What you need to do:
The lines to return are those from the one containing "the same radius" down to the one containing "for node in", inclusive; return them exactly and nothing else.
::::::::
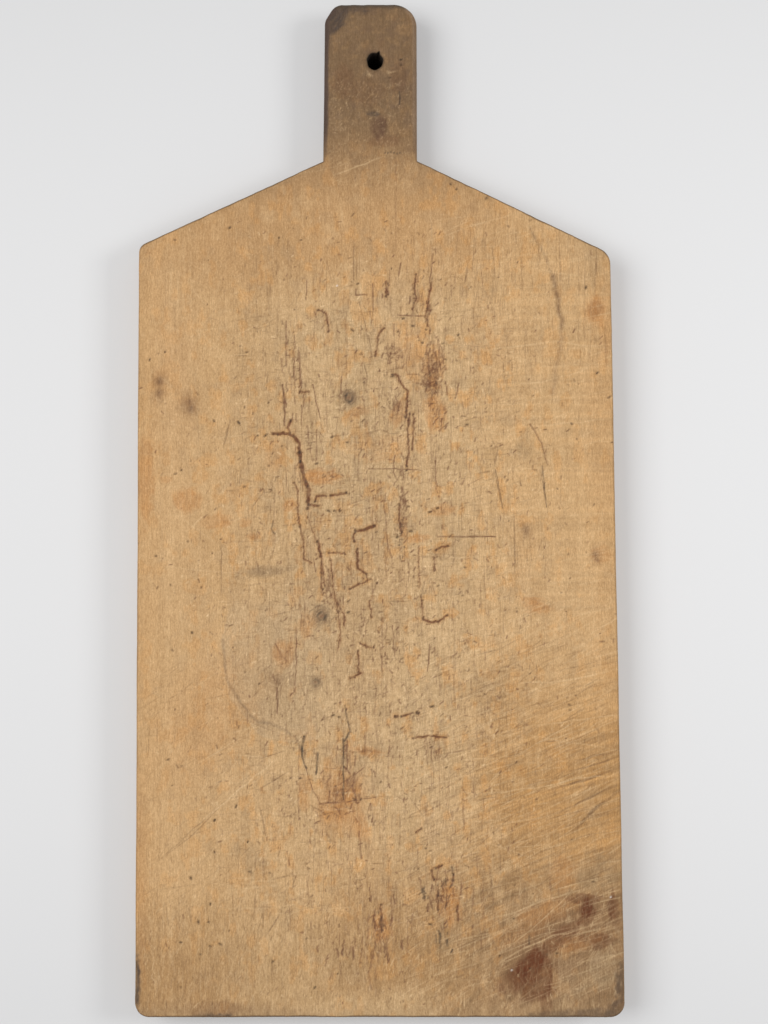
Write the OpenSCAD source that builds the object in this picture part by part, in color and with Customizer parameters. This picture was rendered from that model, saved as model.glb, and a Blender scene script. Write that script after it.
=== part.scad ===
// Kitchen cutting board, sawn from one plank: a blade with a square foot and two
// sloping shoulders, and a short handle in the same wood with a hole to hang it by.
// Lying on its underside: +Z is up, +Y runs along the grain towards the handle.
// The origin is the middle of the underside.

/* [Plank] */
// Thickness of the plank
board_t = 20; // [14:1:32]
// Radius worn on the long edges, all the way round
arris_r = 1.5; // [0.5:0.1:3]

/* [Blade] */
// Width of the blade
blade_w = 250; // [190:1:320]
// Length of the blade, from its foot to the neck
blade_l = 447.5; // [340:1:560]
// How far the left shoulder falls from the neck to the side
left_drop = 45; // [25:1:80]
// How far the right shoulder falls from the neck to the side
right_drop = 51; // [25:1:80]
// Radius of the two corners at the foot
foot_corner_r = 7.5; // [4:0.5:20]
// Radius where the left shoulder meets its side
left_shoulder_r = 5.5; // [4:0.5:30]
// Radius where the right shoulder meets its side
right_shoulder_r = 9; // [4:0.5:30]

/* [Handle] */
// Width of the handle
handle_w = 50; // [40:1:70]
// Length of the handle, from the neck to its end
handle_l = 86.5; // [70:1:140]
// How far the handle stands to the right of the middle of the blade
handle_shift = -2; // [-10:0.5:10]
// Radius of the left corner at the end of the handle
left_end_r = 10; // [4:0.5:18]
// Radius of the right corner at the end of the handle
right_end_r = 13; // [4:0.5:18]

/* [Hanging hole] */
// Diameter of the hole
hole_d = 9; // [6:0.5:14]
// Distance of its axis from the end of the handle
hole_from_end = 32; // [20:1:45]
// How far its axis stands to the right of the middle of the handle
hole_shift = 3; // [-6:0.5:6]
// Bevel worn round each mouth of the hole
hole_bevel = 0.8; // [0.2:0.1:2]

/* [Hidden] */

// Divisions of a full turn in the corners of the outline, in the worn edges and
// round the hole
corner_fn = 36;
arris_fn = 16;
hole_fn = 96;
// How far the hole is cut past each face
cut_past = 1;

foot_y = -(blade_l + handle_l) / 2;
neck_y = foot_y + blade_l;
end_y = neck_y + handle_l;
side_x = blade_w / 2;
handle_left_x = handle_shift - handle_w / 2;
handle_right_x = handle_shift + handle_w / 2;

// The outline before its corners are rounded, anticlockwise from the left of the
// foot, and the radius of each corner. The two inside corners of the neck are sharp.
OUTLINE = [
    [-side_x, foot_y],
    [side_x, foot_y],
    [side_x, neck_y - right_drop],
    [handle_right_x, neck_y],
    [handle_right_x, end_y],
    [handle_left_x, end_y],
    [handle_left_x, neck_y],
    [-side_x, neck_y - left_drop],
];
CORNER_R = [
    foot_corner_r,
    foot_corner_r,
    right_shoulder_r,
    0,
    right_end_r,
    left_end_r,
    0,
    left_shoulder_r,
];
LAST = len(OUTLINE) - 1;

function unit(v) = v / norm(v);
// Direction of the straight edge that leaves corner i, and its bearing
function run(i) = unit(OUTLINE[(i + 1) % (LAST + 1)] - OUTLINE[i]);
function bearing(i) = atan2(run(i).y, run(i).x);
function before(i) = i == 0 ? LAST : i - 1;
// Angle turned at corner i, from 0 to 360
function turn(i) = (bearing(i) - bearing(before(i)) + 360) % 360;

// Points along the arc that rounds corner i, or the corner itself if it is sharp
function corner_points(i) =
    let (r = CORNER_R[i])
    let (steps = ceil(turn(i) * corner_fn / 360))
    let (start = OUTLINE[i] - run(before(i)) * r * tan(turn(i) / 2))
    let (from = bearing(before(i)) - 90)
    let (centre = start - r * [cos(from), sin(from)])
    r == 0 ? [OUTLINE[i]] : [
        for (k = [0 : steps])
            let (a = from + turn(i) * k / steps)
            centre + r * [cos(a), sin(a)]
    ];

module outline() {
    polygon([for (i = [0 : LAST]) for (p = corner_points(i)) p]);
}

// A ball that is exactly as tall and as wide as its diameter
module arris_ball() {
    rotate_extrude($fn = arris_fn)
        intersection() {
            circle(arris_r, $fn = arris_fn);
            translate([0, -arris_r])
                square([arris_r, 2 * arris_r]);
        }
}

// The plank, with every edge worn to the same radius
module plank() {
    translate([0, 0, arris_r])
        minkowski() {
            linear_extrude(board_t - 2 * arris_r)
                offset(delta = -arris_r)
                    outline();
            arris_ball();
        }
}

module hanging_hole() {
    hole_r = hole_d / 2;
    mouth_r = hole_r + hole_bevel;
    translate([handle_shift + hole_shift, end_y - hole_from_end, 0]) {
        translate([0, 0, -cut_past])
            cylinder(r = hole_r, h = board_t + 2 * cut_past, $fn = hole_fn);
        cylinder(r1 = mouth_r, r2 = hole_r, h = hole_bevel, $fn = hole_fn);
        translate([0, 0, board_t - hole_bevel])
            cylinder(r1 = hole_r, r2 = mouth_r, h = hole_bevel, $fn = hole_fn);
    }
}

module board() {
    color([0.74, 0.60, 0.42])
        difference() {
            plank();
            hanging_hole();
        }
}

board();
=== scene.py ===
"""The looks of the cutting board: one worn plank, its light and its camera."""

import math

import bpy
import numpy as np
from mathutils import Matrix, Vector
from mathutils.geometry import delaunay_2d_cdt


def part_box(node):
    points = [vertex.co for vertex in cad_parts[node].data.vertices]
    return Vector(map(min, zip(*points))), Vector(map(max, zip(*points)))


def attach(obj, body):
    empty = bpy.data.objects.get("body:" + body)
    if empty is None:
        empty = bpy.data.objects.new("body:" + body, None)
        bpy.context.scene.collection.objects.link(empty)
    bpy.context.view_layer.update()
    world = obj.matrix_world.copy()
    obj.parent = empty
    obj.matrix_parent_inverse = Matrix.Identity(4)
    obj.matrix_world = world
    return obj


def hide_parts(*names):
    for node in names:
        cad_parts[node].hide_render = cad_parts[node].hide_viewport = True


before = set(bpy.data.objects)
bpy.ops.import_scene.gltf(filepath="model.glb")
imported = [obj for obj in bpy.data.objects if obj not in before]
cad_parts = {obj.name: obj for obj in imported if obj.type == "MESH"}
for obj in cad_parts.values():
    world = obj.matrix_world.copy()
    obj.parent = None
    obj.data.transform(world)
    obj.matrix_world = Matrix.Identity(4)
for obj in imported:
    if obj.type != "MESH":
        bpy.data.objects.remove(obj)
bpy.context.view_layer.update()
low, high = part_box("board")
MM = 0.001

# ---- Sizes, in millimetres, in the frame of the CAD model ----
SIDE = high.x / MM  # half the blade's width
FOOT = low.y / MM
END = high.y / MM
THICK = (high.z - low.z) / MM
HANDLE_L = 86.5
NECK = END - HANDLE_L
HANDLE_LEFT, HANDLE_RIGHT = -27.0, 23.0
LEFT_SHOULDER, RIGHT_SHOULDER = NECK - 45.0, NECK - 51.0
FOOT_R, LEFT_SHOULDER_R, RIGHT_SHOULDER_R, NECK_R = 7.5, 5.5, 9, 0.8
RIGHT_END_R, LEFT_END_R = 12.5, 8
FOOT_SKEW = 2.0  # the foot was sawn this much out of square
HOLE = (1.0, END - 32.0)
HOLE_RX, HOLE_RY = 4.2, 4.6
HOLE_STEPS = 80
MOUTH = 3.2  # width of the strip round the mouth of the hole
MOUTH_R = 0.6  # radius worn on its edge
HOLE_CLEAR = 4.8  # the grid stays this far from the hole

GRID = 0.5  # the mesh on the cutting face
UNDER_GRID = 2.0  # the mesh on the underside
RIM = 4.4  # width of the strip that follows the outline
SEED = 7


# ---- Noise ----
NOISE_X, NOISE_Y = 150, 300  # noise repeats beyond this far from the middle


def smooth(t):
    """From 0 to 1 with a soft start and a soft end."""
    t = np.clip(t, 0, 1)
    return t * t * (3 - 2 * t)


def noise(x, y, cell_x, cell_y, seed):
    """Smooth random numbers from -1 to 1, with features cell_x by cell_y mm."""
    rng = np.random.default_rng(seed)
    u, v = (np.asarray(x) + NOISE_X) / cell_x, (np.asarray(y) + NOISE_Y) / cell_y
    rows, columns = int(2 * NOISE_Y / cell_y) + 4, int(2 * NOISE_X / cell_x) + 4
    lattice = rng.uniform(-1, 1, (rows, columns))
    i, j = np.floor(v).astype(int), np.floor(u).astype(int)
    a, b = smooth(v - i), smooth(u - j)
    i0, i1, j0, j1 = i % rows, (i + 1) % rows, j % columns, (j + 1) % columns
    top = lattice[i0, j0] * (1 - b) + lattice[i0, j1] * b
    return top * (1 - a) + (lattice[i1, j0] * (1 - b) + lattice[i1, j1] * b) * a


def layered(x, y, cell_x, cell_y, seed, layers=4):
    """Noise with finer noise on it, each layer half the size of the last."""
    total, weight = 0, 1.0
    for k in range(layers):
        total = total + weight * noise(x, y, cell_x / 2**k, cell_y / 2**k, seed + k)
        weight *= 0.55
    return total / 1.8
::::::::
Written response:
// The plank, with every edge worn to the same radius
module plank() {
    translate([0, 0, arris_r])
        minkowski() {
            linear_extrude(board_t - 2 * arris_r)
                offset(delta = -arris_r)
                    outline();
            arris_ball();
        }
}

module hanging_hole() {
    hole_r = hole_d / 2;
    mouth_r = hole_r + hole_bevel;
    translate([handle_shift + hole_shift, end_y - hole_from_end, 0]) {
        translate([0, 0, -cut_past])
            cylinder(r = hole_r, h = board_t + 2 * cut_past, $fn = hole_fn);
        cylinder(r1 = mouth_r, r2 = hole_r, h = hole_bevel, $fn = hole_fn);
        translate([0, 0, board_t - hole_bevel])
            cylinder(r1 = hole_r, r2 = mouth_r, h = hole_bevel, $fn = hole_fn);
    }
}

module board() {
    color([0.74, 0.60, 0.42])
        difference() {
            plank();
            hanging_hole();
        }
}

board();
=== scene.py ===
"""The looks of the cutting board: one worn plank, its light and its camera."""

import math

import bpy
import numpy as np
from mathutils import Matrix, Vector
from mathutils.geometry import delaunay_2d_cdt


def part_box(node):
    points = [vertex.co for vertex in cad_parts[node].data.vertices]
    return Vector(map(min, zip(*points))), Vector(map(max, zip(*points)))


def attach(obj, body):
    empty = bpy.data.objects.get("body:" + body)
    if empty is None:
        empty = bpy.data.objects.new("body:" + body, None)
        bpy.context.scene.collection.objects.link(empty)
    bpy.context.view_layer.update()
    world = obj.matrix_world.copy()
    obj.parent = empty
    obj.matrix_parent_inverse = Matrix.Identity(4)
    obj.matrix_world = world
    return obj


def hide_parts(*names):
    for node in names:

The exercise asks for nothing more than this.